Contrarian Angle The prevailing narrative is that tech stock weakness spills negatively into crypto. But the internal divergence reveals a more nuanced truth. While semiconductor stocks plummeted, Microsoft—the embodiment of AI software monetization—rose. This indicates that the market believes the value lies in the application layer, not the raw hardware layer. In crypto, the parallel is between Layer-1 protocols (hardware-equivalent, capital-intensive to secure) and Layer-2 rollups or DeFi applications (software-equivalent, leveraging existing security). The contrarian take: the selloff in semiconductors is a buying opportunity for protocols that are not dependent on hardware supply chains. Ethereum’s shift to proof-of-stake decoupled its security from hardware. Bitcoin, despite being proof-of-work, has an established ASIC market that may benefit from lower memory costs. The real risk is not a crypto crash but a decoupling—capital flowing away from hardware-intensive assets toward software-based value accrual. I saw this in 2020 when DeFi summer emerged from a macro downturn, and again in 2024 when the ETF approvals triggered a rotation from altcoins to Bitcoin.
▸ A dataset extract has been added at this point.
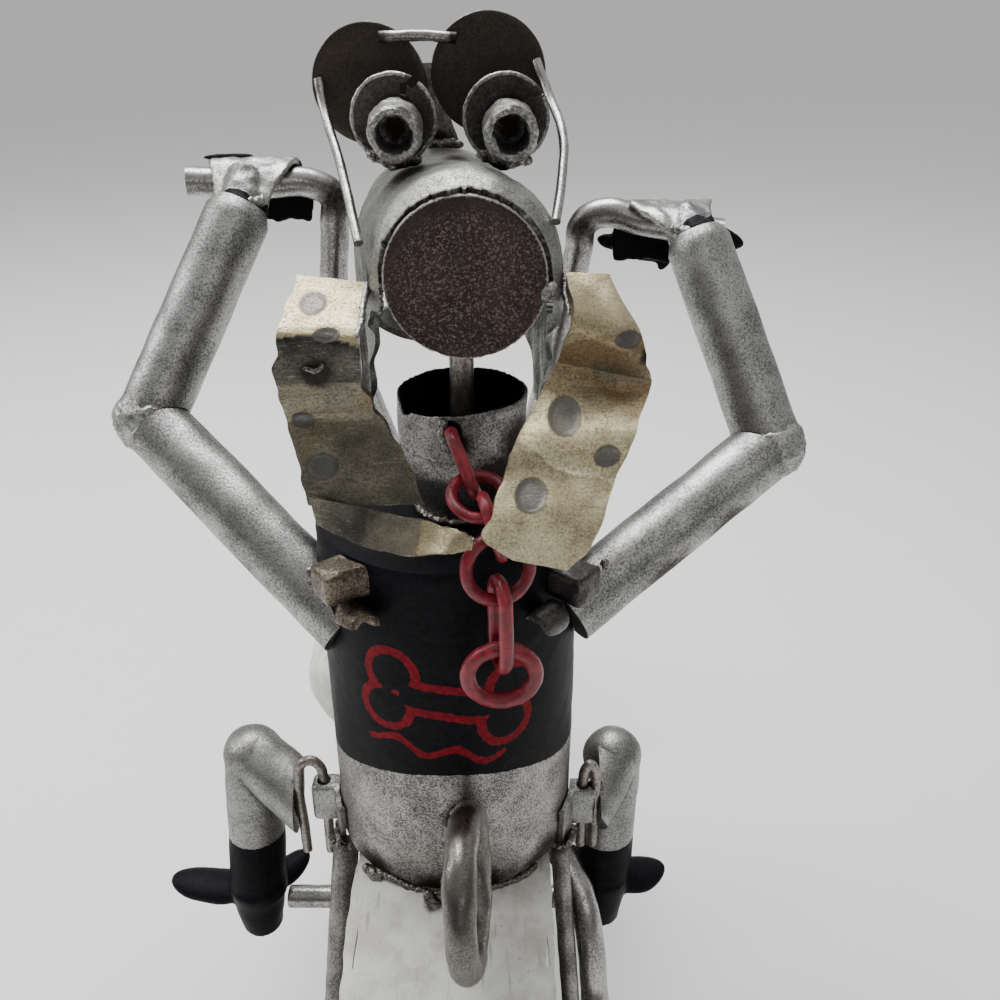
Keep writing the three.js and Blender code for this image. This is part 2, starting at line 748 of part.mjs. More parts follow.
function fender() {
  const at = (u, v) => {
    const turn = THREE.MathUtils.lerp(fenderStart, fenderEnd, v);
    const sideways = u - 0.5;
    const radius = fenderRadius - 2.2 * (2 * sideways) ** 4;
    return v3(sideways * fenderWidth, rearAxleY - radius * Math.sin(turn), axleHeight + radius * Math.cos(turn));
  };
  return sheet(at, plateThickness, 4, 11);
}

place('rear_fender', fender(), 'whitePaint');

// Wheels: rim, web and axle turned in one, with a small flat underneath
function wheel(radius, width, y, axleLeft, axleRight) {
  const half = width / 2;
  const axle = axleDiameter / 2;
  const profile = [
    [0, axleLeft],
    [axle, axleLeft],
    [axle, -half * 0.25],
    [radius * 0.66, -half * 0.25],
    [radius * 0.7, -half],
    [radius - 6, -half],
    [radius, -half * 0.5],
    [radius, half * 0.5],
    [radius - 6, half],
    [radius * 0.7, half],
    [radius * 0.66, half * 0.25],
    [axle, half * 0.25],
    [axle, axleRight],
    [0, axleRight],
  ];
  const round = new THREE.LatheGeometry(profile.map(([r, x]) => new THREE.Vector2(r, x)), 20);
  round.rotateZ(-Math.PI / 2);
  round.translate(0, y, radius - tyreFlat);
  return trimmed(round, v3(0, 0, 0), v3(0, 0, -1));
}

const rearHub = v3(0, rearAxleY, rearWheelRadius - tyreFlat);
const frontHub = v3(0, frontAxleY, frontWheelRadius - tyreFlat);
const stayLow = { left: -41, right: 40 };
const stayDiameter = { left: 8.6, right: 6 };
const rearAxleEnds = [
  stayLow.left + stayDiameter.left / 2 + 4 * gap,
  stayLow.right - stayDiameter.right / 2 - 4 * gap,
];
const frontAxleEnd = forkSpread / 2 - forkDiameter / 2 - gap;
place('rear_wheel', wheel(rearWheelRadius, tyreWidth, rearAxleY, ...rearAxleEnds), 'darkSteel');
place('front_wheel', wheel(frontWheelRadius, tyreWidth * 0.8, frontAxleY, -frontAxleEnd, frontAxleEnd), 'darkSteel');

// Stays from the pipe body's foot down to the axle, and the exhaust beside the right one
function stay(topX, side) {
  const low = v3(stayLow[side], rearHub.y - 1, rearHub.z - 6);
  return bar(v3(topX, -13, bodyBottom - 5), low, stayDiameter[side], 12);
}

place('stay_left', stay(-36, 'left'), 'silver');
place('stay_right', stay(34.6, 'right'), 'silver');
place('exhaust_pipe', bentRod([
  v3(30, 1, bodyBottom - 3.8),
  v3(33, -4, 108),
  v3(38, -9, 99),
  v3(42.4, -15, 92),
  v3(45.4, -23, 80),
  v3(47.4, -29, 60),
  v3(48, -44, 46),
  v3(48, -74, 42),
], exhaustDiameter, 8, 12), 'silver');

// Backbone under the pipe body, and the tube that the front fork and the handlebars are welded to
const backboneZ = bodyBottom - gap - backboneDiameter / 2;
const fenderFront = rearAxleY + fenderRadius * Math.sin(-fenderStart) + plateThickness;

function backbone(diameter) {
  return bentRod([
    v3(0, fenderFront, backboneZ),
    v3(0, fenderFront + 26, backboneZ),
    v3(0, 62, backboneZ + 1),
    v3(0, steeringCentre.y - 24, steeringCentre.z - 6),
    v3(0, steeringCentre.y - 4, steeringCentre.z),
  ], diameter, 8, 9);
}

function steeringTube() {
  const half = steerAxis.clone().multiplyScalar(headTubeLength / 2);
  return bar(steeringCentre.clone().sub(half), steeringCentre.clone().add(half), headTubeDiameter, 20);
}

place('backbone', cut(backbone(backboneDiameter), steeringRoom(2 * gap)), 'darkSteel');
place('steering_tube', steeringTube(), 'darkSteel');

// Tank: a beaten shell over the backbone, just ahead of the pipe body
function tank() {
  const shell = new THREE.SphereGeometry(0.5, 14, 8);
  shell.scale(tankWidth, tankLength, tankHeight);
  shell.translate(tankX, bodyRadius + gap + tankLength / 2 - 6, tankZ);
  const slot = new THREE.BoxGeometry(backboneDiameter + 4, tankLength * 2, tankHeight);
  slot.translate(0, tankLength, backboneZ - tankHeight / 2);
  const barRooms = Object.values(barRoutes).map((route) => bentRod(route, rodDiameter + 3 * gap, 8, 16));
  return cut(shell, bodyRoom(), backbone(backboneDiameter + 4), slot, steeringRoom(4), ...barRooms);
}

place('tank', tank(), 'whitePaint');

// Fork: one rod bent over the front wheel, welded under the steering tube
function frontFork() {
  const half = forkSpread / 2;
  const crown = steeringCentre.clone().addScaledVector(steerAxis, -headTubeLength / 2 - gap - forkDiameter / 2);
  const leg = (sign, share) => {
    const low = frontHub.clone().addScaledVector(steerAxis, -9);
    return low.lerp(crown, share).add(v3(sign * half, 0, 0));
  };
  return bentRod([
    leg(-1, 0),
    leg(-1, 0.3),
    leg(-1, 0.84),
    leg(-1, 0.95).add(v3(2.5, 0, 0)),
    crown.clone().add(v3(-half * 0.6, 0, 0)),
    crown.clone().add(v3(half * 0.6, 0, 0)),
    leg(1, 0.95).add(v3(-2.5, 0, 0)),
    leg(1, 0.84),
    leg(1, 0.3),
    leg(1, 0),
  ], forkDiameter, 8, 16);
}

place('front_fork', cut(frontFork(), steeringRoom(2 * gap, headTubeLength / 2 + gap)), 'silver');

// Engine: a pipe offcut across the frame, two short finned cylinders, and a hanger to the backbone
function engine() {
  const half = engineWidth / 2;
  const centre = v3(0, engineY, engineZ);
  const block = bar(v3(-half, engineY, engineZ), v3(half, engineY, engineZ), engineDiameter, 16);
  const lengths = [-engineLean, engineLean].flatMap((lean) => {
    const out = v3(0, Math.sin(lean), Math.cos(lean));
    const start = centre.clone().addScaledVector(out, engineDiameter / 2 - 4);
    const end = centre.clone().addScaledVector(out, engineDiameter / 2 + cylinderLength);
    const fins = [0.95].map((share) => {
      const at = start.clone().lerp(end, share);
      return bar(at, at.clone().addScaledVector(out, -2.4), cylinderDiameter + 5, 10);
    });
    return [bar(start, end, cylinderDiameter, 10), ...fins];
  });
  const hangerTop = backboneZ - backboneDiameter / 2 - 3 * gap;
  const hanger = new THREE.BoxGeometry(6, 12, hangerTop - engineZ);
  hanger.translate(0, engineY, (hangerTop + engineZ) / 2);
  return joined(block, hanger, ...lengths);
}

place('engine', engine(), 'darkSteel');

// Rails from the rear axle to the engine's ends, with a foot peg welded to the side of each
const railDiameter = 9;
const railX = engineWidth / 2 + gap + railDiameter / 2;
const pegZ = 73;

function frameRail(sign) {
  const rail = bentRod([
    v3(sign * railX, rearHub.y + 2, rearHub.z),
    v3(sign * railX, rearHub.y + 18, rearHub.z + 10),
    v3(sign * railX, 0, pegZ),
    v3(sign * railX, 24, pegZ - 2),
    v3(sign * railX, engineY + 8, engineZ + 4),
  ], railDiameter, 6, 10);
  const axleRoom = bar(v3(-60, rearHub.y, rearHub.z), v3(60, rearHub.y, rearHub.z), axleDiameter + 2 * gap);
  const behind = rearHub.clone().add(v3(0, 0.5, 0));
  return trimmed(cut(rail, axleRoom), behind, v3(0, -1, 0));
}

// A peg ends beside the foot that rests on it
function footPeg({ sign, ankle }) {
  const start = sign * (railX + railDiameter / 2 + gap);
  const end = ankle.x - sign * (limbRadius + 2 * gap);
  return bar(v3(start, 0, pegZ), v3(end, 0, pegZ), pegDiameter, 12);
}

for (const [side, hip] of Object.entries(hips)) {
  place(`frame_rail_${side}`, frameRail(hip.sign), 'darkSteel');
  place(`foot_peg_${side}`, footPeg(hip), 'darkSteel');
}

// Stand: a flat foot bar on the ground, with one leg up to the engine's underside
function propStand() {
  const footBar = new THREE.BoxGeometry(standWidth, standDepth, standThickness);
  footBar.translate(0, 0, standThickness / 2);
  const footMiddle = v3(0, 0, standThickness / 2);
  const leg = bar(footMiddle, v3(0, engineY, engineZ), standLeg, 12);
  const engineRoom = bar(v3(-60, engineY, engineZ), v3(60, engineY, engineZ), engineDiameter + 4 * gap, 20);
  const whole = trimmed(cut(joined(footBar, leg), engineRoom), v3(0, engineY, 0), v3(0, 1, 0));
  return trimmed(whole, v3(0, 0, 0), v3(0, 0, -1));
}

place('prop_stand', propStand(), 'darkSteel');

export default model;
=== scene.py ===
import math
import random

import bmesh
import bpy
from mathutils import Matrix, Vector, noise


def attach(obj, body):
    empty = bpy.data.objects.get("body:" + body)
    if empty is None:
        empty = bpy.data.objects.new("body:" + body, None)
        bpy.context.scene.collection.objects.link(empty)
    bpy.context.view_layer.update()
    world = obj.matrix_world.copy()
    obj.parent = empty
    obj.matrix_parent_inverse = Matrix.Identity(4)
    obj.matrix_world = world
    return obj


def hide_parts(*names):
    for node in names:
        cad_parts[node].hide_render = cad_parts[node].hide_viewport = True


# A dog riding a motorcycle, welded from scrap pipe, sheet, rod and washers.
# Sizes are in millimetres, +Z up; each piece is brought to metres when it is fitted.
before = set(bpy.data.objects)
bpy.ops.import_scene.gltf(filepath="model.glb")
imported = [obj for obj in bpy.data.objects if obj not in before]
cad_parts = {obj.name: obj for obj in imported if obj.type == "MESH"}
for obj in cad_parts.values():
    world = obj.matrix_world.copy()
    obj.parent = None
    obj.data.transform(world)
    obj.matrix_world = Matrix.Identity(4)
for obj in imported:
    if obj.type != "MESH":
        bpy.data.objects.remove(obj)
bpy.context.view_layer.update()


# Body pipe: a closed length of wide steel pipe. The lower band is bare speckled metal, and the rest is
# brushed black like a vest, with a bone and a wavy line painted on its back in red.
BODY_RADIUS = 38.0
BODY_BOTTOM = 120.0
BODY_TOP = 235.0
FULL_TURN = 2 * math.pi


def turned(profile, steps=64):
    bm = bmesh.new()
    line = [bm.verts.new((radius, 0, height)) for radius, height in profile]
    edges = [bm.edges.new(pair) for pair in zip(line, line[1:])]
    bmesh.ops.spin(
        bm, geom=line + edges, cent=(0, 0, 0), axis=(0, 0, 1), angle=FULL_TURN, steps=steps, use_merge=True
    )
    bmesh.ops.remove_doubles(bm, verts=bm.verts, dist=1e-4)
    bmesh.ops.recalc_face_normals(bm, faces=bm.faces)
    return bm


def spread(low, high, count):
    return [low + (high - low) * i / (count - 1) for i in range(count)]


def moved(bm, matrix):
    bmesh.ops.transform(bm, matrix=matrix, verts=bm.verts)
    return bm


def roughened(bm, depth, grain, seed=0.0):
    """Lifts and sinks the surface by up to depth, in lumps of about the size of grain."""
    bm.normal_update()
    lift = [depth * noise.noise(vert.co / grain + Vector((seed, seed, 7.3))) for vert in bm.verts]
    for vert, height in zip(bm.verts, lift):
        vert.co += vert.normal * height
    return bm


def fitted(name, bm, finish, slot, *nodes, sharp=38, scorch_and_shade_spots=(), **painted):
    """Puts a finished piece in place, darkened round the listed (place, reach) spots: weld soot and painted shade."""
    mesh = bpy.data.meshes.new(name)
    for face in bm.faces:
        face.smooth = True
    bm.to_mesh(mesh)
    bm.free()
    mesh.set_sharp_from_angle(angle=math.radians(sharp))
    places = [vert.co.copy() for vert in mesh.vertices]
    spots = [(Vector(place), reach) for place, reach in scorch_and_shade_spots]

    def soot_and_shade_at(place):
        return max([math.exp(-(((place - spot).length / reach) ** 2)) for spot, reach in spots] + [0])

    painted["soot_and_shade"] = soot_and_shade_at
    for mark, value_at in painted.items():
        layer = mesh.attributes.new(mark, "FLOAT", "POINT")
        layer.data.foreach_set("value", [value_at(place) for place in places])
    mesh.transform(Matrix.Scale(0.001, 4))
    mesh.materials.append(finish)
    piece = bpy.data.objects.new(name, mesh)
    bpy.context.scene.collection.objects.link(piece)
    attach(piece, "root")
    if nodes:
        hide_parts(*nodes)
    return piece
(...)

Hardware cycles break; software systems adapt.

Takeaway The next quarter will test whether crypto has matured beyond its correlation with high-beta tech. If the market internalizes the lesson from the semiconductor divergence—that hardware cyclicality is not the same as software defensiveness—then Bitcoin and Ethereum may decouple from the Nasdaq. Fragility is the price of infinite composability, but resilience is the reward of sound architecture. Watch mining supply chain bottlenecks and DeFi yield spreads for confirmation. The network wakes while the market sleeps.